The same cost creates an investment tradeoff. Mining businesses depend on token price, block rewards, transaction fees, hardware efficiency, electricity cost, uptime, and difficulty. A miner can be technologically sophisticated and still lose money if economics move against it.
PoW Versus PoS
Feature | Proof of work | Proof of stake |
|---|---|---|
Security resource | Computing power and energy. | Staked tokens and validator penalties. |
Participants | Miners produce blocks. | Validators propose and attest to blocks. |
Energy use | Typically high for large networks. | Typically much lower. |
Main risk lens | Mining concentration, energy cost, hash power. | Stake concentration, slashing, governance. |
Financial and Environmental Context
PoW is controversial because energy consumption is part of the security model. Supporters argue that the cost anchors digital scarcity and can use stranded or renewable energy. Critics argue that the energy use is inefficient, environmentally costly, or vulnerable to political restriction.

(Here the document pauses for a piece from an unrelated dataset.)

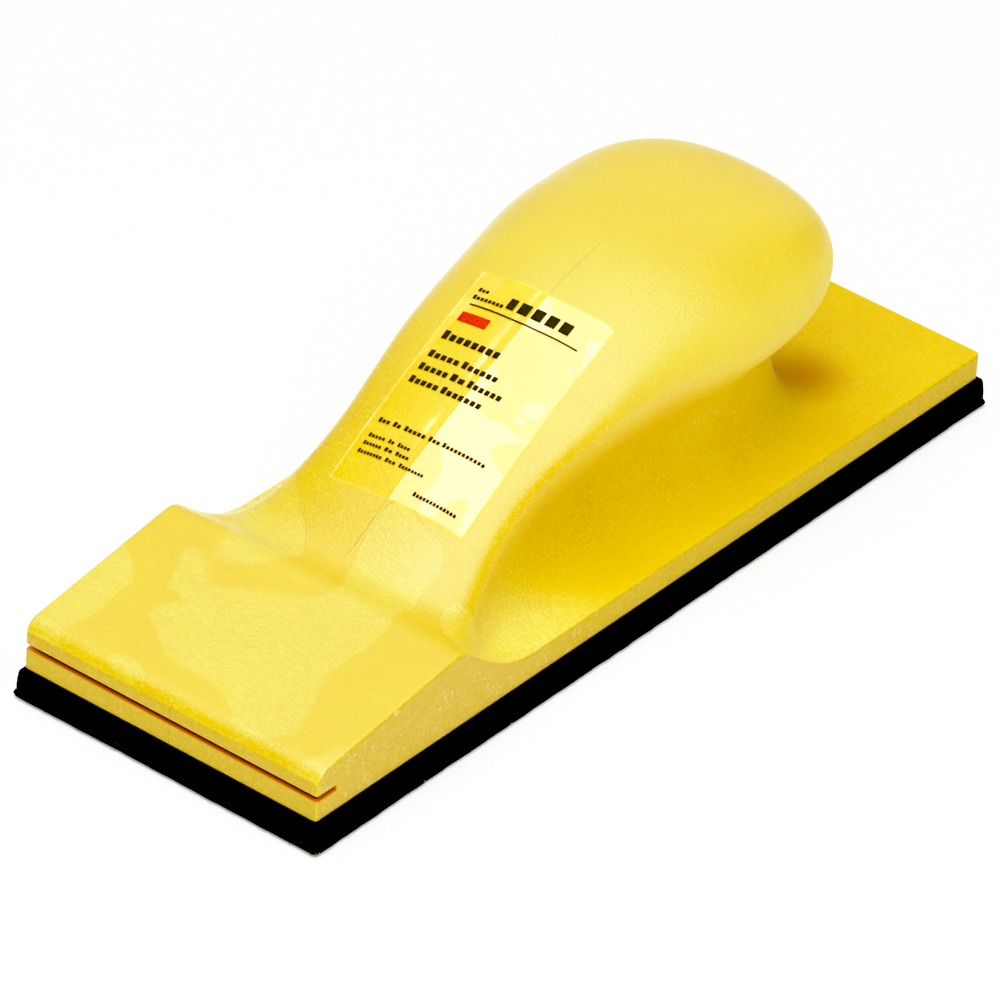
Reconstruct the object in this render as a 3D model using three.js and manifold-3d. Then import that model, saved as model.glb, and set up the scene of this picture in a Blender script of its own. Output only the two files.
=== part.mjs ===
// Hand sanding block: a moulded polyurethane body with a palm grip, a foam pad and a
// hook-and-loop face. Millimetres, Z up. X runs from the nose (-X) to the heel (+X), Y across
// the block, and the working face lies at Z = 0 with its centre at the origin.

import * as THREE from "three";
import { mergeVertices } from "three/addons/utils/BufferGeometryUtils.js";
import Module from "manifold-3d";

const wasm = await Module();
wasm.setup();

// ---- Driving dimensions ----

const FACE_LENGTH = 197;
const FACE_WIDTH = 70;
const PAD_CORNER_RADIUS = 1.5;
const FACE_THICKNESS = 1.4;
const FILM_THICKNESS = 0.2;
const PAD_THICKNESS = 4.6;

const BASE_LENGTH = 195.2;
const BASE_WIDTH = 68;
const BASE_THICKNESS = 5.6;

const DECK_CREST_X = -58;
const DECK_CREST_RISE = 10.7;
const DECK_SLOPE = 0.156;
const DECK_FALL_LENGTH = 24;
const DECK_CREST_BLEND = 1.6;
const NOSE_RADIUS = 3;

const SLOT_DEPTH = 5.3;
const SLOT_HEIGHT = 1.15;
const SLOT_TOP_BELOW_SLAB = 0.15;

// The grip's cross-sections run across X up to this axis, and fan out round it at the back.
const HEEL_AXIS_X = 35;
const HEEL_REACH = { rim: 31.8, neck: 25.7, foot: 34 };
const HEEL_SQUARENESS = { rim: 3, neck: 2.8, foot: 2.4 };
const HEEL_RIM_RISE = 39.2;

const LABEL_LENGTH = 50;
const LABEL_WIDTH = 30;
const LABEL_THICKNESS = 0.3;
const LABEL_GAP = 0.3;
const LABEL_CENTRE = { x: -16.2, y: -1 };
const LABEL_TURN = THREE.MathUtils.degToRad(2.2);

// ---- Derived levels ----

const HALF_LENGTH = BASE_LENGTH / 2;
const HALF_WIDTH = BASE_WIDTH / 2;
const FACE_FILM_Z = FACE_THICKNESS;
const PAD_Z = FACE_FILM_Z + FILM_THICKNESS;
const BODY_FILM_Z = PAD_Z + PAD_THICKNESS;
const BODY_Z = BODY_FILM_Z + FILM_THICKNESS;
const SLAB_Z = BODY_Z + BASE_THICKNESS;

// ---- The grip's lines, as [x, value] knots from its toe to the heel axis ----
// Rises are measured from the top of the slab, half-widths from the centre plane.

const RIDGE_RISE = smoothLine([
  [-62, 0], [-48.5, 10.5], [-39, 17.4], [-15, 30.8], [8, 41.5], [22, 45.5], [HEEL_AXIS_X, 46.8],
]);
const RIM_RISE = smoothLine([
  [-55, 0.5], [-45, 6.3], [-35, 13.3], [-24, 20.5], [-8, 27.3], [15, 30.6], [HEEL_AXIS_X, 30.6],
]);
const RIM_HALF_WIDTH = smoothLine([
  [-55, 34], [-45, 26.3], [-35, 22.5], [-24, 21.5], [-8, 23.7], [15, 27.1], [HEEL_AXIS_X, 30.2],
]);
const NECK_RISE = smoothLine([
  [-55, 0], [-45, 3.6], [-35, 7.4], [-24, 9.2], [0, 10.5], [HEEL_AXIS_X, 12.5],
]);
const NECK_HALF_WIDTH = smoothLine([
  [-55, 34.6], [-45, 27], [-35, 22.5], [-24, 19.5], [0, 17], [HEEL_AXIS_X, 20],
]);
const FOOT_HALF_WIDTH = smoothLine([
  [-55, 34], [-45, 33.8], [-24, 31], [0, 28.5], [HEEL_AXIS_X, 29.5],
]);

// Where the grip fades into the deck, its lines stop this far short of the block's side.
const SIDE_MARGIN = { rim: 2, neck: 1.3, foot: 0.6 };
// The crown is a superellipse, rounder along Z than across.
const CROWN_SQUARENESS = 2.7;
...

For investors, the question is not only whether PoW works technically. It is whether the network’s security budget, fee market, mining decentralization, and regulatory environment can remain sustainable as rewards and market conditions change.
PoW also creates a visible security budget. Block rewards and transaction fees compensate miners, while mining costs discipline participation. If rewards fall and fees do not replace enough revenue, analysts watch whether total hash power, miner economics, or network security assumptions change.
Confirmation depth is another important concept. A payment may be visible quickly, but users often wait for additional blocks before treating a transaction as harder to reverse. The number of confirmations needed depends on transaction value, network conditions, and the recipient's risk tolerance.
Miner geography and energy sourcing can also matter. Concentrated mining in one region can create policy and outage risk, while diversified mining can make the network more resilient. The security model is technical, but the operating footprint is very real.
The Bottom Line
Proof of work secures a blockchain by making block creation computationally costly and verification easy. It can create strong security for open networks, but the model ties network economics to energy, hardware, mining incentives, and public policy scrutiny.